Insulate Buildings, Seal Foundations and Fix Cracks With Foam Backer Rod Expansion Joint Filler

In cinema, theater and television, the big name movie stars and actors are the ones who often receive the majority of praise for a production’s success. However, for every actor on the screen or stage, there are multitudes of individuals working behind camera and curtain to ensure that the 1,000,000 little things that can go wrong do not. The world of construction also shares this imbalance of recognition. People marvel at the polished and shimmering materials used on the outside of buildings or the detailing in their décor. These things are what grab our attention, while there are many materials that have gone into the construction of these buildings that play incredibly important roles in the longevity and integrity of a structure. One of these materials is polyethylene foam backer rod.

1/4" 2.2LB Polyethylene Backer Rod

1/4″ 2.2LB Polyethylene Backer Rod

Used in home construction, sidewalks and masonry work, backer rod, or expansion joint filler as it is also known, increases the performance and longevity of every application it is used in and saves money as well. With all the variables that go into construction like ground angle, weather and potential weight distribution, concrete is often poured into sections rather than one large form. Because of its hardness and inflexibility, these tiles or sections of concrete have small gaps or joints between them that allow for the movement of the slab as it expands, contracts and settles. Left untreated however, they will provide more harm than benefit, allowing moisture to get into the joint, eventually causing damage, especially in areas where freezing occurs. It is in these joints, along with sealant, where backer rod expansion joint foam performs its role.

A strip of the typically cylindrical filler foam is wedged between the gap in two surfaces before sealant or caulk is applied. Utilizing expansion joint filler material does not permit a three-way bond between the two parallel surface edges and the substrate that the material is placed upon. By filling the gap down to the substrate with sealant only, flexibility is reduced and expansion or compression can cause the sealant to rip away damaging the concrete or substrate. Caulking will not adhere to the polyethylene rod, so a lateral two-way bond is formed between the two surface materials. This joint filling material can be found at The Foam Factory in many diameters and roll lengths for finishing a project of any size.

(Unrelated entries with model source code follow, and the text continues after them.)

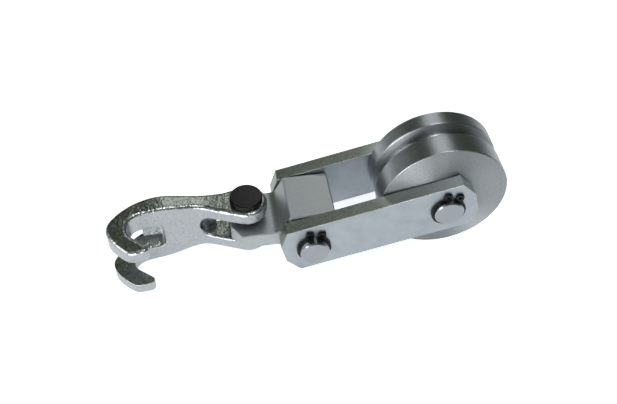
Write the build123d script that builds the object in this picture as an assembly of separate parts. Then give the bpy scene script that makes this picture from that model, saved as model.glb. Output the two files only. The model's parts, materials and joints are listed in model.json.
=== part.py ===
"""Roller block with a twin-claw chain hook, in millimetres, one STEP file per piece.

Two flat-bar cheeks hold a grooved sheave at one end and a link block at the other.
The link block carries a flat tongue, and a forged hook with two claws is forked over it.
The assembly lies on a table as it would be put down: the sheave's rim and the lower
corners of the cheeks touch the table, so the cheeks slope, and the hook lies level.

Working frame: X runs from the hook to the sheave, Y from the front cheek to the rear one,
Z up from the table, with the link pin's axis over the origin. The finished pieces are then
moved so that the origin is at the middle of the foot of the whole object's box.
"""
import math
import os

from build123d import *

# ---------------------------------------------------------------- driving dimensions
# Cheeks: two lengths of flat bar on edge, with sawn corners
bar_height = 40.0            # width of the flat bar, which stands on edge
bar_thickness = 9.8
bar_edge_round = 0.6         # rolled edge of the bar
pin_spacing = 93.3           # link pin to sheave pin
link_end_margin = 21.0       # link pin's axis to the end of the bar
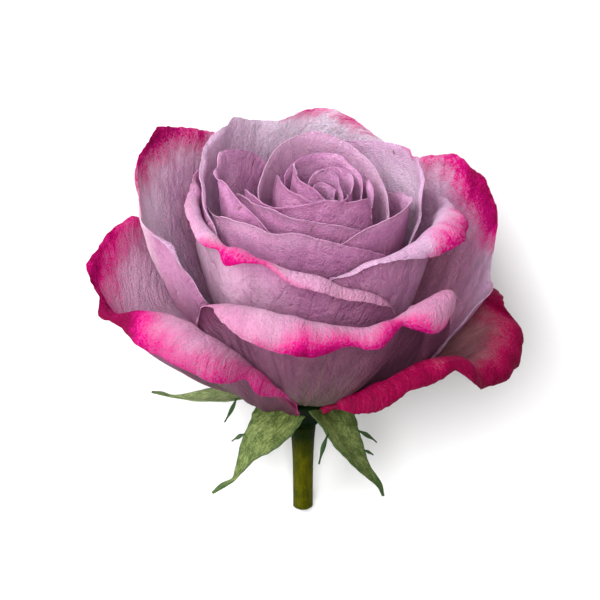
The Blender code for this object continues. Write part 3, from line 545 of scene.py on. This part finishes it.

In addition to the potential damage to the concrete and substrate layers caused by completely filling the joint, using that much sealant in every crack is a waste of material. These sealants are costly materials, and even if filling an entire joint wasn’t a poor construction technique, it would still be an overly expensive one. To prevent this damage and save money, rods of smooth, closed-cell polyethylene filler are packed into the gaps. This affordable foam filler takes up a majority of the open space in the joint, with its compressible, durable, moisture resistant form. When the sealer is applied to the joint, it rests on top of the foam backer without adhering to it, only allowing a bond between the concrete while using a minimal amount of material. That two-point bond allows the caulk to flex like a rubber band with the natural movements of the concrete, maintaining its waterproof seal.

This technique is simulated in log home construction as well, in a process called chinking. Instead of between horizontal slabs of concrete, foam insulation backer rod is inserted into the spaces between every log, insulating the home, and preventing the entrance of moisture and even insects. A sealant is applied over the backer rod forming a waterproof two-point bond that allows the gentle settling of the logs without cracking. Gap filler is also used in conjunction with sealant to fill cracks in log homes that are becoming an issue, helping to slow or even stop the progression of the split and structural damage.

Spooled 1/4" Expansion Joint Filler

Spooled 1/4″ Expansion Joint Filler

The Foam Factory stocks the most frequently used sizes of foam rod, in spools as large as 4,000 feet long or in sizes as small as ¼ inch in diameter. The largest spooled diameter is 1-1/4 inch in 400 foot lengths, with six other diameter and spool lengths between the two sizes. Because backer rod is almost always trimmed to fit within joints, long strands are rarely needed but the large spools allow long joints to be filled consistently. For large jobs, many rolls can be ordered at once. On small projects, half spools are offered and The Foam Factory even takes orders by the lineal foot for those who know exactly how much filler they need. For joints and cracks greater in width than 1-1/4 inches, unspooled cylinders can be ordered, from 1-1/2 inches in diameter, up to 6 inches. These come in lengths of 17, 35 and 70 inches. No matter the size of the job, The Foam Factory has the materials you need.

So, the next time you stand in awe of a sky scraper or go for a walk on a city sidewalk, keep in mind that it isn’t just the glitz and glamor that makes something what it is, but sometimes the things behind the scenes that fill in all the cracks.